Inspired by the clinic’s success, Dr. Jeanie Austin, a librarian with the San Francisco Public Library, recently created a guide (Name and Gender Marker Legal Clinics at the Public Library: A Better Practices Guide) to help other librarians to replicate our model, in partnership with legal services organizations. Thank you to Dr. Austin for helping to build a movement toward collaboration between legal services organizations and public institutions. There is so much room for partnership between the two to serve our communities, and we are grateful to have played a part in inspiring this excellent handbook.

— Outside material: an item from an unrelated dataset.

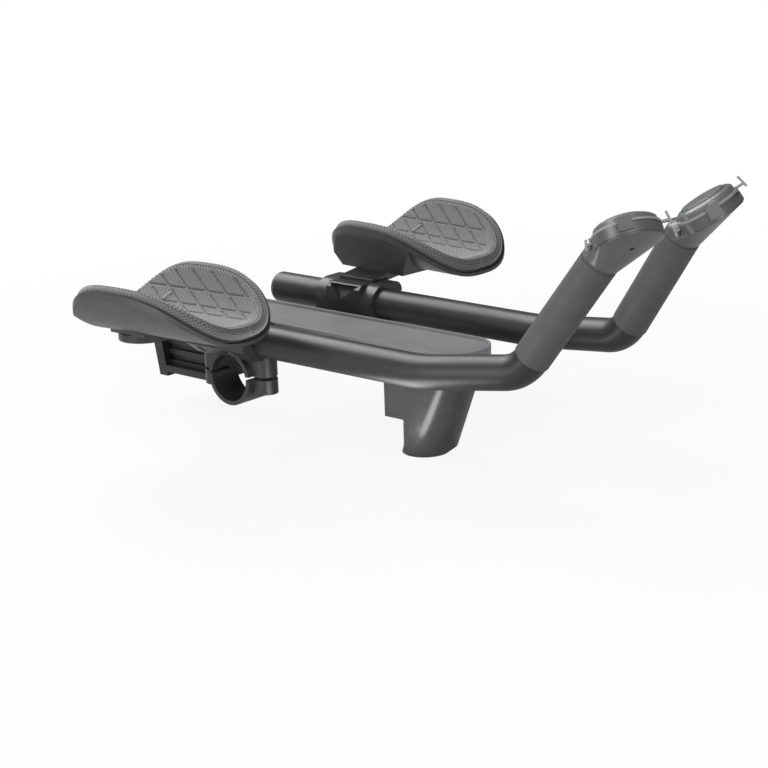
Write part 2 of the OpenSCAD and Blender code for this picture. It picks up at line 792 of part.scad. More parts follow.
module tray() {
    rib_centre = nose_centre(tray_bottom - 4) - 0.2;
    color(tray_grey) difference() {
        union() {
            difference() {
                translate([0, 0, tray_bottom]) linear_extrude(height = tray_h) tray_plan(0);
                translate([0, 0, tray_bottom - 1])
                    linear_extrude(height = tray_skin_z - tray_bottom + 1) tray_plan(tray_wall);
                translate([0, 0, tray_top - tray_rim_h]) linear_extrude(height = 10)
                    tray_plan(tray_rim_w);
            }
            for (x = tray_screw_xs, s = [-1, 1])
                translate([x, s * tray_screw_y, tray_bottom])
                    cylinder(h = tray_skin_z - tray_bottom + 0.5, r = 4.2, $fn = 40);
            // Cross ribs under the skin
            for (x = [-48, 48])
                translate([x - 1, -tray_half_w + 1, tray_bottom])
                    cube([2, 2 * tray_half_w - 2, tray_h - tray_rim_h - 1]);
            // Rib that the nose housing snaps over
            translate([0, 0, tray_bottom - 4]) difference() {
                linear_extrude(height = tray_skin_z - tray_bottom + 4.5)
                    nose_plan(rib_centre, nose_back, nose_wall + 0.15);
                translate([0, 0, -1]) linear_extrude(height = 5 + tray_skin_z - tray_bottom)
                    nose_plan(rib_centre, nose_back, nose_wall + 2);
            }
        }
        for (x = tray_screw_xs, s = [-1, 1])
            translate([x, s * tray_screw_y, 0]) cylinder(h = tray_bottom + 5, r = 1.9, $fn = 32);
        for (x = block_screw_xs)
            translate([x, 0, 0]) cylinder(h = 60, r = 1.9, $fn = 32);
        for (x = block_screw_xs)
            translate([x, 0, tray_top - tray_rim_h - 1.2]) cylinder(h = 5, r = 3.4, $fn = 40);
    }
}

// Plan of the nose housing: straight sides and a half-round front, drawn in by an inset
module nose_plan(front_centre, back, inset) {
    translate([back + inset, -nose_half_w + inset])
        square([front_centre - back - inset, 2 * (nose_half_w - inset)]);
    translate([front_centre, 0]) circle(r = nose_half_w - inset, $fn = 48);
}

// A tapered stretch of the nose between two heights
module nose_block(low, high, back, inset) {
    hull() {
        translate([0, 0, high - 0.1]) linear_extrude(height = 0.1)
            nose_plan(nose_centre(high), back, inset);
        translate([0, 0, low]) linear_extrude(height = 0.1)
            nose_plan(nose_centre(low), back, inset);
    }
}

function nose_centre(z) = nose_top_centre - nose_slope * (tray_bottom - z);

module nose_shape(inset, floor) {
    round_h = 5;
    nose_block(nose_step_z + floor, tray_bottom, nose_back, inset);
    // Collar that stands inside the tray
    translate([0, 0, tray_bottom - 0.2])
        linear_extrude(height = tray_skin_z - tray_bottom + 0.2 + (floor > 0 ? 1 : 0))
            nose_plan(nose_top_centre - 0.3, nose_back, inset + 0.1);
    nose_block(nose_bottom + round_h + floor, nose_step_z + floor + 0.1, nose_step_x, inset);
    hull() {
        translate([0, 0, nose_bottom + round_h + floor]) linear_extrude(height = 0.1)
            nose_plan(nose_centre(nose_bottom + round_h), nose_step_x, inset);
        translate([0, 0, nose_bottom + floor]) linear_extrude(height = 0.1)
            nose_plan(nose_centre(nose_bottom) - 2.5, nose_step_x, inset + 2.2);
    }
}

module nose_housing() {
    color(plastic_black) difference() {
        nose_shape(0, 0);
        nose_shape(nose_wall, nose_wall);
    }
}

module rear_block() {
    core_half_w = block_half_w - 6;
    top = tray_skin_z;
    groove_pitch = (top - 4 - block_ledge_z) / groove_count;
    color(plastic_black) difference() {
        union() {
            // End plate that leans forward towards its foot
            rotate([90, 0, 0]) translate([0, 0, -block_half_w])
                linear_extrude(height = 2 * block_half_w)
                    polygon([
                        [block_back, top], [block_back + 9, top],
                        [block_back + block_lean + 8, block_bottom], [block_back + block_lean, block_bottom]
                    ]);
            translate([block_back + 5, -core_half_w, block_ledge_z])
                cube([block_front - block_back - 5, 2 * core_half_w, top - block_ledge_z]);
            // Ledge under the grooves
            translate([block_back + block_lean, -block_half_w, block_ledge_z - 5])
                cube([block_front - block_back - block_lean, 2 * block_half_w, 5]);
            translate([block_front - 4, -block_half_w, block_ledge_z - 5])
                cube([4, 2 * block_half_w, top - block_ledge_z + 5]);
        }
        for (i = [0:groove_count - 1], s = [-1, 1])
            translate([block_back + 14, s > 0 ? core_half_w - 3 : -core_half_w - 1,
                    block_ledge_z + 3 + i * groove_pitch])
                cube([block_front - block_back - 18 - 4, 4, groove_pitch * 0.5]);
        for (x = block_screw_xs) translate([x, 0, top - 12]) cylinder(h = 20, r = 1.5, $fn = 32);
    }
}

module clamp_bolts() {
    seat = split_z - split_gap / 2 - boss_depth + 4;
    len = 16;
    color(steel_black) both_sides() for (x = [-bolt_x, bolt_x])
        translate([x, clamp_y, seat + len]) mirror([0, 0, 1])
            socket_screw(bolt_d, len, bolt_head_d, bolt_head_h, 4);
}

module pinch_bolts() {
    len = 12.5;
    color(steel_black) both_sides() for (x = pinch_xs)
        translate([x, pinch_y, pinch_seat + len]) mirror([0, 0, 1])
            socket_screw(pinch_d, len, pinch_head_d, pinch_head_h, 3);
}

module plate_screws() {
    len = 5;
    color(steel_black) both_sides() for (x = plate_screw_xs)
        translate([x, plate_screw_y, plate_top - plate_screw_sink - len])
            socket_screw(3, len, 6, plate_screw_sink, 2);
}

module armrest_bolts() {
    len = cup_wall + plate_t - 0.4;
    color(steel_black) both_sides() for (y = rest_bolt_ys)
        translate([plate_mid_x(y), y, plate_top + cup_wall - len]) socket_screw(bolt_d, len, 9, 2.6, 3);
}

module pod_grub_screws() {
    color(steel_black) both_sides() one_grub_screw();
}

module tray_screws() {
    len = lug_t + 4;
    color(steel_black) for (x = tray_screw_xs, s = [-1, 1])
        translate([x, s * tray_screw_y, tray_bottom + 4]) mirror([0, 0, 1])
            socket_screw(3.6, len, 6.5, 2, 2.5);
}

module block_screws() {
    len = 9;
    color(steel_black) for (x = block_screw_xs)
        translate([x, 0, tray_top - tray_rim_h - 1.2 - len]) socket_screw(3, len, 6.4, 1.2, 2);
}

module left_extension_tube() {
    color(tube_black) extension_tube();
}

module right_extension_tube() {
    other_side() left_extension_tube();
}

module left_grip_sleeve() {
    color(rubber_grey) grip_sleeve();
}

module right_grip_sleeve() {
    other_side() left_grip_sleeve();
}

module left_end_plug() {
    color(plastic_black) end_plug();
}

module right_end_plug() {
    other_side() left_end_plug();
}

module left_tube_bracket() {
    color(forged_black) tube_bracket();
}

module right_tube_bracket() {
    other_side() left_tube_bracket();
}

module left_lower_clamp() {
    color(forged_black) lower_clamp();
}

module right_lower_clamp() {
    other_side() left_lower_clamp();
}

module left_armrest_plate() {
    color(forged_black) armrest_plate();
}

module right_armrest_plate() {
    other_side() left_armrest_plate();
}

module left_armrest_cup() {
    color(plastic_black) armrest_cup();
}

module right_armrest_cup() {
    other_side() left_armrest_cup();
}

module left_armrest_pad() {
    color(foam_grey) armrest_pad();
}

module right_armrest_pad() {
    other_side() left_armrest_pad();
}

module left_pod_base() {
    color(plastic_black) pod_base(tab_turn);
}

module right_pod_base() {
    color(plastic_black) other_side() pod_base(-tab_turn);
}

module left_puck_shell() {
    color(plastic_black) puck_shell();
}

module right_puck_shell() {
    other_side() left_puck_shell();
}

module left_coin_cell() {
    color(steel_grey) coin_cell();
}

module right_coin_cell() {
    other_side() left_coin_cell();
}

module left_puck_board() {
    color(board_green) puck_board();
}

module right_puck_board() {
    other_side() left_puck_board();
}

module left_puck_button() {
    color(rubber_grey) puck_button();
}

module right_puck_button() {
    other_side() left_puck_button();
}

module left_retaining_strap() {
    color(rubber_grey) retaining_strap(tab_turn);
}

module right_retaining_strap() {
    color(rubber_grey) other_side() retaining_strap(-tab_turn);
}

left_extension_tube();
right_extension_tube();
left_grip_sleeve();
right_grip_sleeve();
left_end_plug();
right_end_plug();
left_tube_bracket();
right_tube_bracket();
left_lower_clamp();
right_lower_clamp();
left_armrest_plate();
right_armrest_plate();
left_armrest_cup();
right_armrest_cup();
left_armrest_pad();
right_armrest_pad();
left_pod_base();
right_pod_base();
left_puck_shell();
right_puck_shell();
left_coin_cell();
right_coin_cell();
left_puck_board();
right_puck_board();
left_puck_button();
right_puck_button();
left_retaining_strap();
right_retaining_strap();
tray();
nose_housing();
rear_block();
clamp_bolts();
pinch_bolts();
plate_screws();
armrest_bolts();
pod_grub_screws();
tray_screws();
block_screws();
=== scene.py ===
"""Looks of the clip-on aerobar: smooth tubes, quilted pads, moulded shells and satin metal."""
import logging
import math
from dataclasses import dataclass
from enum import Enum
from typing import Iterable, Optional, Sequence

import bmesh
import bpy
import numpy as np
from mathutils import Matrix, Vector


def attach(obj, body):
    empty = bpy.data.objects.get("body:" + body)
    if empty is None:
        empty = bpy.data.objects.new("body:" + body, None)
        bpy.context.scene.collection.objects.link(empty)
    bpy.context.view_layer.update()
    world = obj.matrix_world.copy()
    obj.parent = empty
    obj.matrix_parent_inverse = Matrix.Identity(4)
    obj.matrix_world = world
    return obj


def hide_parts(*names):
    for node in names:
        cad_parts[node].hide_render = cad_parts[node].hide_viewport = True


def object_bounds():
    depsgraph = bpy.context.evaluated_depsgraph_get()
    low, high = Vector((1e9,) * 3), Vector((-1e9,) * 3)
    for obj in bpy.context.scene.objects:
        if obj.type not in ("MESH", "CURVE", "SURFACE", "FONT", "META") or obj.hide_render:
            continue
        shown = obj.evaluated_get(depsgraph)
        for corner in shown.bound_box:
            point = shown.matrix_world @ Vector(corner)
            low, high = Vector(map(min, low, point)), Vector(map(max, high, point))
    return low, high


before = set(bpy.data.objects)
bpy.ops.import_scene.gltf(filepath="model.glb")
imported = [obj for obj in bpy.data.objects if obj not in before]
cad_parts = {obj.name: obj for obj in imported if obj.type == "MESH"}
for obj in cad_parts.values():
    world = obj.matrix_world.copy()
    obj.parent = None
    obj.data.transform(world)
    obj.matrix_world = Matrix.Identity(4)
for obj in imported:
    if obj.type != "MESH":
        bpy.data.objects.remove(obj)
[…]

As Dr. Austin makes clear, if a public library adequately serves transgender patrons through its environment and everyday functions, hosting a name and gender change clinic can be a way of further communicating the library’s inclusive space: “Hosting a name and gender marker legal clinic at the public library, or at on off-site location with public library support, communicates to transgender patrons that the library is a place where they will be recognized and respected. This type of program conveys to patrons that the library is actively available as a resource to all members of the community.”